US President Barack Obama speaks at the City Club of Cleveland on March 18, 2015 in Cleveland, Ohio. Obama spoke about the middle class economy. AFP PHOTO/BRENDAN SMIALOWSKI
TPP is regarded as one of US President Barack Obama’s best shots at a foreign policy legacy

Less than a day after delivering a firm rebuke to President Barack Obama over the trade legislation he needs to seal a Pacific Rim accord that is one of his signature economic priorities, Senate Democrats forged a compromise with Republicans that would allow the legislation to move forward.

But even as leaders from both parties outlined what Senate minority leader Harry Reid described as a “fair” deal, it is hard to escape a hardening reality: Mr Obama and the Trans-Pacific Partnership he is trying to close with Japan and 10 other countries are running out of time.

All but one Democrat in the Senate on Tuesday voted to block progression of a bill that would grant the president the so-called “fast-track” authority he needs to wrap up the TPP negotiations and guarantee the smoothest path possible through Congress for an eventual deal.

Fearing that a core piece of Mr Obama’s economic agenda — and potentially his legacy — was in danger, the White House scrambled overnight to rally support for a compromise.

Under the deal announced by Mr Reid and Mitch McConnell, the Senate majority leader, the chamber will now vote first on a trade enforcement deal that includes a controversial currency manipulation provision, before voting on trade promotion authority.

Many Democrats, particularly on the party’s left, have a longstanding aversion to trade agreements.
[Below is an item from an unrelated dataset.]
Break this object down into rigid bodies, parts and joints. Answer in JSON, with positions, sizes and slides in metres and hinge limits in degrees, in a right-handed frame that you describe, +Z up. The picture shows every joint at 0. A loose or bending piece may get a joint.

Mr Obama has, as a result, been waging an increasingly ugly and public fight on trade with figures such as Elizabeth Warren, the de facto leader of the Democratic left, that amounts to a battle for the party’s economic soul.

The more immediate consequence may be that this week’s unexpectedly dramatic machinations has added to the frustrations in other TPP countries where governments now stand ready to close the deal.

“What happened [on Tuesday] at the US Congress will not be helpful to close the TPP negotiations,” one senior Japanese official told the FT after the vote.

“Even if they sort it out it’s pushing the timetable out,” New Zealand’s trade minister, Tim Groser, said in a radio interview there on Wednesday.

The consensus view in Washington has long been that for the TPP to have a chance the negotiations need to be concluded before the summer so that a ratification vote can be held before the political heat rises in the 2016 US presidential campaign year.

Before Tuesday’s vote the hope was that Congress would give Mr Obama what is formally called Trade Promotion Authority by the end of May, or early June. TPP trade ministers could quickly gather shortly afterwards for a final ministerial meeting to seal the deal, triggering a six-month race to get a final agreement before Congress for ratification. So hopeful was everybody that progress would be made in Congress that what has been billed as a final meeting of chief negotiators from the TPP countries was scheduled to begin in Guam on Friday.

Even with a quick resolution to the current procedural stand-off in the Senate, the timeline has slipped, says Daniel Ikenson, the head of the libertarian Cato Institute’s trade analysis unit.

By his calculations, the earliest a ratification vote could be held in Congress is December.

The issue, Mr Ikenson argues, is that the Obama administration is now paying the price for its procrastination on trade.

Mr Obama could have sought fast-track authority, which last expired in 2007, years ago.

The president, Mr Ikenson says, now looks like a student scrambling to catch up the night before an exam. “He has taken the ‘No Doze’ [pills] to stay up all night and cram for his exams. But it’s making him jittery. It’s having ill-effects.”

US trade officials have also said they are working to compress the process needed to get a TPP bill before Congress. Lawyers are already poring over those of the 29 TPP chapters that have been closed as part of a needed “legal scrub”, for example, and many of the other needed steps can happen concurrently. Moreover, they say, while the fast-track legislation would give Congress 90 days to hold up-or-down votes on the TPP there is no reason why a vote could not be held sooner than that.

But Tuesday’s vote in the US Senate was already leading some to raise questions about the longer-term fate of the TPP.

“While Washington has gotten stuck in partisan battles over [fast-track authority], the timing for TPP has only gotten worse,” Deborah Elms, the executive director of the Singapore-based Asian Trade Centre, wrote in a blog post on Wednesday.

Mr Obama was not alone in facing political challenges related to trade, she pointed out, and the longer the battle in Washington dragged on the worse it would get for other TPP countries.

“This ‘procedural’ issue in the United States Senate . . . could end up like the proverbial butterfly flapping its wings,” she wrote. “The consequences of this delay could, indeed, reverberate for a long time to come.”